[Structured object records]
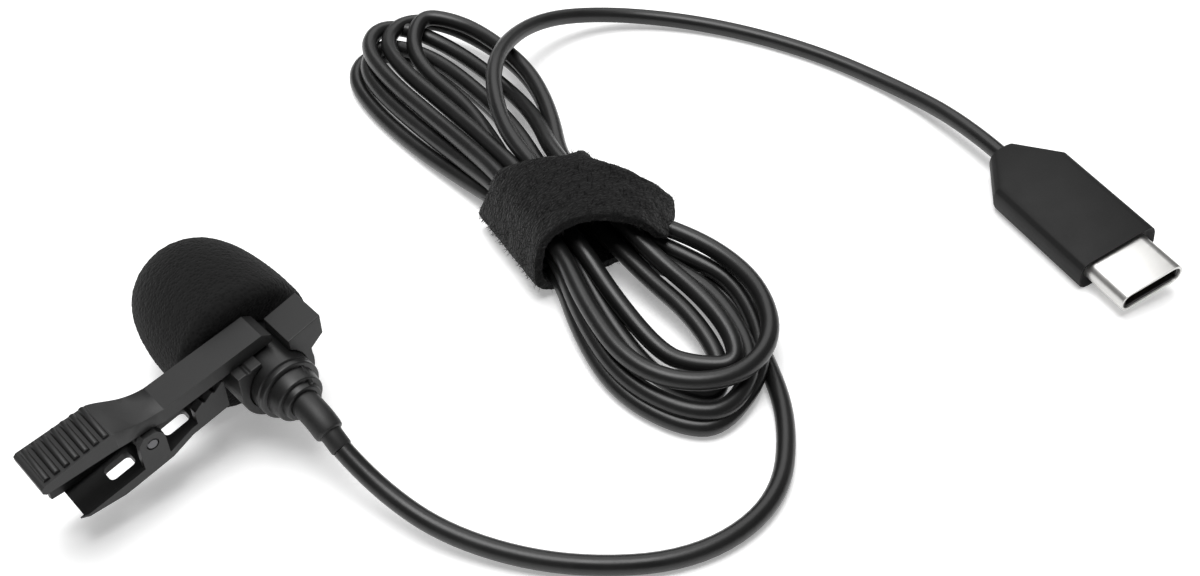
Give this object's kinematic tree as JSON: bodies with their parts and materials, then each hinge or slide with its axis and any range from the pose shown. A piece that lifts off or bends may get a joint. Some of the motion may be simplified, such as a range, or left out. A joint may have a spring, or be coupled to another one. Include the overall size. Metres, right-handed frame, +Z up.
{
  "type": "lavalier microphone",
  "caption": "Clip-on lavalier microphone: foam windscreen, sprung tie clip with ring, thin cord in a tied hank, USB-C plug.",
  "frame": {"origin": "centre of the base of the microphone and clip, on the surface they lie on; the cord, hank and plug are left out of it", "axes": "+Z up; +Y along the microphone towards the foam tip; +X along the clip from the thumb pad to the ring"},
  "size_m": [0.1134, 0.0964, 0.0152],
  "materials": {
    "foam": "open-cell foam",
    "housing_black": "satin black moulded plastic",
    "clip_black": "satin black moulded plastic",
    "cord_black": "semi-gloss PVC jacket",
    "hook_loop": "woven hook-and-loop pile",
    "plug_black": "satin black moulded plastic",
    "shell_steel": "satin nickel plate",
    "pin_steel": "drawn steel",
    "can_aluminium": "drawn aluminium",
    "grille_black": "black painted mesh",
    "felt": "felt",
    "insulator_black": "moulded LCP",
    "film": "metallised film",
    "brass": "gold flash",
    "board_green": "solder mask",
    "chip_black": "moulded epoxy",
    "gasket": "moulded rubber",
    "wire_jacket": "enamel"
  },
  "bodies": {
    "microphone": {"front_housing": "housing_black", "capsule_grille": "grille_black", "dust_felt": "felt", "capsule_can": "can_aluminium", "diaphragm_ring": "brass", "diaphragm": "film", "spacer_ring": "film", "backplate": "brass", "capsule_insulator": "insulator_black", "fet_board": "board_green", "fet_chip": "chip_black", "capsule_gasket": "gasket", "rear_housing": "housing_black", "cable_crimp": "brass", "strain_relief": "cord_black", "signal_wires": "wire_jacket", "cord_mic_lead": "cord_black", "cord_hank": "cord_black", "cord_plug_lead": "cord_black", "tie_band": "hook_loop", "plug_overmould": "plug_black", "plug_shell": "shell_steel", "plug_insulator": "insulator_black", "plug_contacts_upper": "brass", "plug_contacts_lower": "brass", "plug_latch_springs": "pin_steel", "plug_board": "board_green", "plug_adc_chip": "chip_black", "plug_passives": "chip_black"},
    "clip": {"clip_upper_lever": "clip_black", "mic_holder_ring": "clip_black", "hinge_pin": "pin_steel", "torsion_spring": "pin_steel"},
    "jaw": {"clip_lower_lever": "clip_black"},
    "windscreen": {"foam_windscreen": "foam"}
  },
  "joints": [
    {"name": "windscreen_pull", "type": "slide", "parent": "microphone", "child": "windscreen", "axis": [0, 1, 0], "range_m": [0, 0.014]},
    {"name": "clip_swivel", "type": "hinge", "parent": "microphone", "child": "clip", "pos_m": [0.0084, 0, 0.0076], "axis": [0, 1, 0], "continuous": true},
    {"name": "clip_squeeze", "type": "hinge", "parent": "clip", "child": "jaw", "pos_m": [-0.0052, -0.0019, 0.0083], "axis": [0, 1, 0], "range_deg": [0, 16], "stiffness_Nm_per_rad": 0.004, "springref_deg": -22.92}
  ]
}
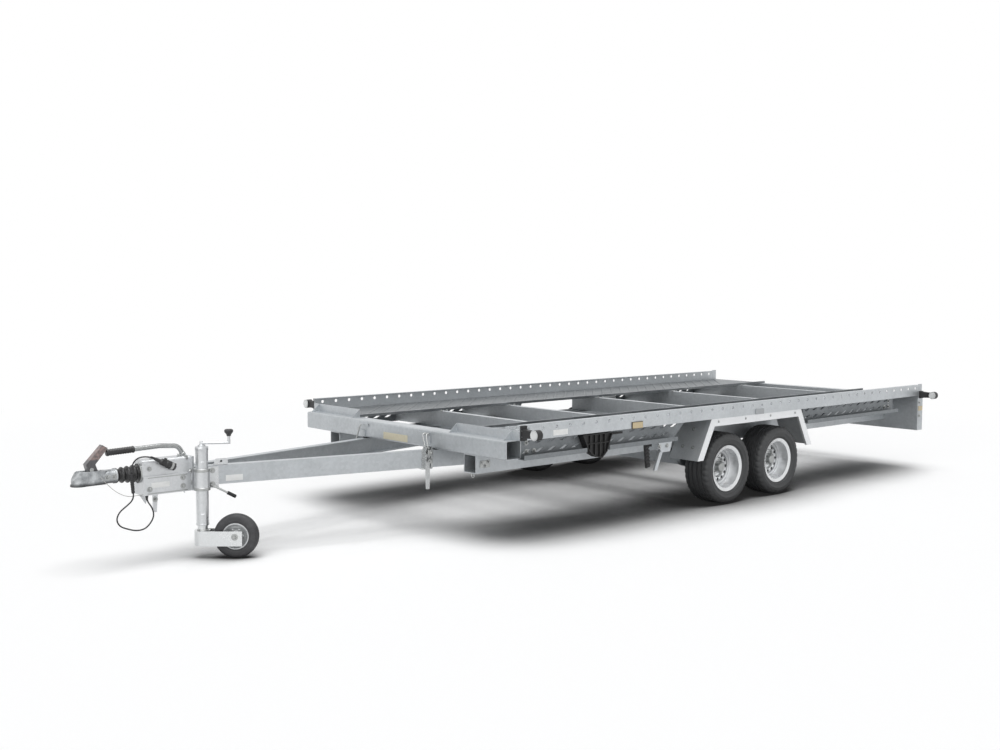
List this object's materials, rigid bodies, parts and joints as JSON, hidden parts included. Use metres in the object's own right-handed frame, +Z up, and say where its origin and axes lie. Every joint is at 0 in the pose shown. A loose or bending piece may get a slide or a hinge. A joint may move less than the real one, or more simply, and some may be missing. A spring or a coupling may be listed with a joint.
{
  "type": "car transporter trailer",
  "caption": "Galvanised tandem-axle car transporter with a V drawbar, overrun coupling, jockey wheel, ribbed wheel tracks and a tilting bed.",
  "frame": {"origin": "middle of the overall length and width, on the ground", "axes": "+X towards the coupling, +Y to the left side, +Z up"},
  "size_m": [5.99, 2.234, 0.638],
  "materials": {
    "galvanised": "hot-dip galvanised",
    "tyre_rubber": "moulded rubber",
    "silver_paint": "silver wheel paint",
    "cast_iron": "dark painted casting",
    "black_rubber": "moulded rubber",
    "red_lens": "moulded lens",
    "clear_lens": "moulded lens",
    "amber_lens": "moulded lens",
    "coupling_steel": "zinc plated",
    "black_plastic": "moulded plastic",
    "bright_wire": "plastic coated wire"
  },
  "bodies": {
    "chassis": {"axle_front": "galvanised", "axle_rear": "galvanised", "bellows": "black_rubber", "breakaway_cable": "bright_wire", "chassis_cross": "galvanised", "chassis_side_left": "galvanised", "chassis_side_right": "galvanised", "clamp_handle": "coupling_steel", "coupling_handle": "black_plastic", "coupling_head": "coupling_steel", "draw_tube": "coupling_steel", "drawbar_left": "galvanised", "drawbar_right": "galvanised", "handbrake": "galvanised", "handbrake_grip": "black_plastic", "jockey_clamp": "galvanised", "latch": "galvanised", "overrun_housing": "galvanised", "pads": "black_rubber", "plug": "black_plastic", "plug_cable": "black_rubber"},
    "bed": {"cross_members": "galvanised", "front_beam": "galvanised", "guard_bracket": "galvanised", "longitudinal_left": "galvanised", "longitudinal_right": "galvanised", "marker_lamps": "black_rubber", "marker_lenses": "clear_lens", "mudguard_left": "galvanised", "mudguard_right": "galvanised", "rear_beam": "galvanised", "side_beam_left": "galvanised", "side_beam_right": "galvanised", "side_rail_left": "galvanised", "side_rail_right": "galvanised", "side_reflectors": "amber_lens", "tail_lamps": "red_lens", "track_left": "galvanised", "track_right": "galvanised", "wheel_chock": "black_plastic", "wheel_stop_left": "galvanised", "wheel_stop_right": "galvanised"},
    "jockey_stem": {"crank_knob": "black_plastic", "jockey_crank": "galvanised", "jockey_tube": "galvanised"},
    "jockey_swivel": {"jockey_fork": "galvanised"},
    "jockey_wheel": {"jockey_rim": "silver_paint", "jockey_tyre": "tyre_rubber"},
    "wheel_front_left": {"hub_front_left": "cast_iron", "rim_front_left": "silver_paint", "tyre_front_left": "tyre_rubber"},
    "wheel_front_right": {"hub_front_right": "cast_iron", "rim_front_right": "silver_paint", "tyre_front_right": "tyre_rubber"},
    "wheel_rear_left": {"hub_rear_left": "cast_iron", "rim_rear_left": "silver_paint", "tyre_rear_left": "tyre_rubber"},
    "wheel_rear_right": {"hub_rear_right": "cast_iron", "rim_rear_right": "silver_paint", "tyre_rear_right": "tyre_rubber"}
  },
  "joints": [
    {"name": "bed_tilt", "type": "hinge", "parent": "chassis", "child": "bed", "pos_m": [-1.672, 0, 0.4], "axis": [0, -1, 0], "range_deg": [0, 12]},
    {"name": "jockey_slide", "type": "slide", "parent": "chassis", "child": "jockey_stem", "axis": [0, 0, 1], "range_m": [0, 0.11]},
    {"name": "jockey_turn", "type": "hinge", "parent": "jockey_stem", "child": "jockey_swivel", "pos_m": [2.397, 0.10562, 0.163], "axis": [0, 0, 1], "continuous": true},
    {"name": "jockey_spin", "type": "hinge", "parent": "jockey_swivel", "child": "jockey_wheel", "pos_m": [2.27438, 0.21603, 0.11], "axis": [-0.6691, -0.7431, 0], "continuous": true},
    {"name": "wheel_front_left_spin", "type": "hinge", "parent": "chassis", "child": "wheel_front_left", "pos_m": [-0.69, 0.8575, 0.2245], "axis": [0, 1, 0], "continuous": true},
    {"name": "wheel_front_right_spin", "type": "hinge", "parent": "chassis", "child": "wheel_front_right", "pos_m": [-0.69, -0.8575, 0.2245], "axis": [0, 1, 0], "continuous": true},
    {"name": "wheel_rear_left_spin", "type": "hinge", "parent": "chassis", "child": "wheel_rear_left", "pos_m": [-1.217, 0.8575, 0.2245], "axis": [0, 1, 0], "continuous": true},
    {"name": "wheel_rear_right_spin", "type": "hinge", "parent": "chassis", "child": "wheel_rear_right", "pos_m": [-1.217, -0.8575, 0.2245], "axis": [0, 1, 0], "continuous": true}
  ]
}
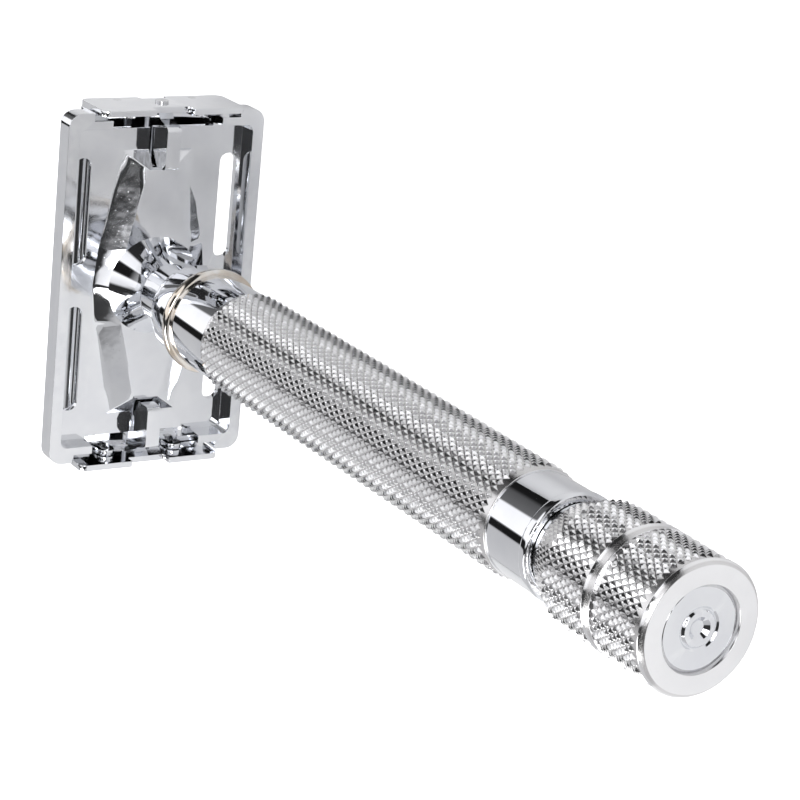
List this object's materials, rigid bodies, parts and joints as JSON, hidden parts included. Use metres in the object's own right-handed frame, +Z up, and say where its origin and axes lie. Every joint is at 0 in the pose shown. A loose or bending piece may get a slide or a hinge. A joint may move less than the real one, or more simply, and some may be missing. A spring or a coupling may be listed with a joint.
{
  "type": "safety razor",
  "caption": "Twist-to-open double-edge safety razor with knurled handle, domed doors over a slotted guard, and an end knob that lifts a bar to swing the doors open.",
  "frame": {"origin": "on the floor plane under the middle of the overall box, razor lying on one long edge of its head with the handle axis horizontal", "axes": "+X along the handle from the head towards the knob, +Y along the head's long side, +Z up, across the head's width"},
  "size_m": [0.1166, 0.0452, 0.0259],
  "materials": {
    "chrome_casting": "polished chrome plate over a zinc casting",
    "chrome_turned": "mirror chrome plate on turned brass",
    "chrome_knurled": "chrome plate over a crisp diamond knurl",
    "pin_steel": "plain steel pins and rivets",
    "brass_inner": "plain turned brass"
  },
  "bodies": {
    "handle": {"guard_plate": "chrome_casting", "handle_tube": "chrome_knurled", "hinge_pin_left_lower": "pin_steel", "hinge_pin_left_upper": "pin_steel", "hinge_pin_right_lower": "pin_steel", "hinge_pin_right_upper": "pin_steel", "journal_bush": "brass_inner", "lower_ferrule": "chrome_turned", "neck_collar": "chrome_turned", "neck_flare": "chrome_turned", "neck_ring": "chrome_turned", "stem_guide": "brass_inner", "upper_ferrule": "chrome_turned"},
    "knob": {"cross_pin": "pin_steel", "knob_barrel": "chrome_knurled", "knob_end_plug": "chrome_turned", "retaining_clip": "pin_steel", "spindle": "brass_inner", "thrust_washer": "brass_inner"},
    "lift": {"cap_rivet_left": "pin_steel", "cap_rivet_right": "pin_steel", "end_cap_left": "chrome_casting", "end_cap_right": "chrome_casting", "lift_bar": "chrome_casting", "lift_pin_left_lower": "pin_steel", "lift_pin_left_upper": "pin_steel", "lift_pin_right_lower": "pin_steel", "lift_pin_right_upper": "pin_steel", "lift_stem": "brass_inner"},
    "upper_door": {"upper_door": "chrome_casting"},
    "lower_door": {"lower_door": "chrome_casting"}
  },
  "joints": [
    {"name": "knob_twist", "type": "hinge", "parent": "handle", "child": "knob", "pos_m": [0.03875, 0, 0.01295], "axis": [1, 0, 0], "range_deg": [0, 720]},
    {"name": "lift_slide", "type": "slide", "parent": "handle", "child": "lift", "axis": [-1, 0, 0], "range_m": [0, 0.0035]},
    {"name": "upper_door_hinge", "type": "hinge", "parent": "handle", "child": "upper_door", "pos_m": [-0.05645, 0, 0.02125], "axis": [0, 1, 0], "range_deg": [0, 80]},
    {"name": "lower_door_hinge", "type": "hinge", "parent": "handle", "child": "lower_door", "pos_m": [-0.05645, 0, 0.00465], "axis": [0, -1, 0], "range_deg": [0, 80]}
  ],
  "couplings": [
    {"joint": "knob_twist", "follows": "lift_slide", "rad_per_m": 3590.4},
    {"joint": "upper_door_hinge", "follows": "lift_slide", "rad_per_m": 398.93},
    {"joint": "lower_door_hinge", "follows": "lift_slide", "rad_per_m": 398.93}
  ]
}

[To do] Identify and copy the lines holding the word "that".

[Full response]
Give this object's kinematic tree as JSON: bodies with their parts and materials, then each hinge or slide with its axis and any range from the pose shown. A piece that lifts off or bends may get a joint. Some of the motion may be simplified, such as a range, or left out. A joint may have a spring, or be coupled to another one. Include the overall size. Metres, right-handed frame, +Z up.
  "caption": "Twist-to-open double-edge safety razor with knurled handle, domed doors over a slotted guard, and an end knob that lifts a bar to swing the doors open.",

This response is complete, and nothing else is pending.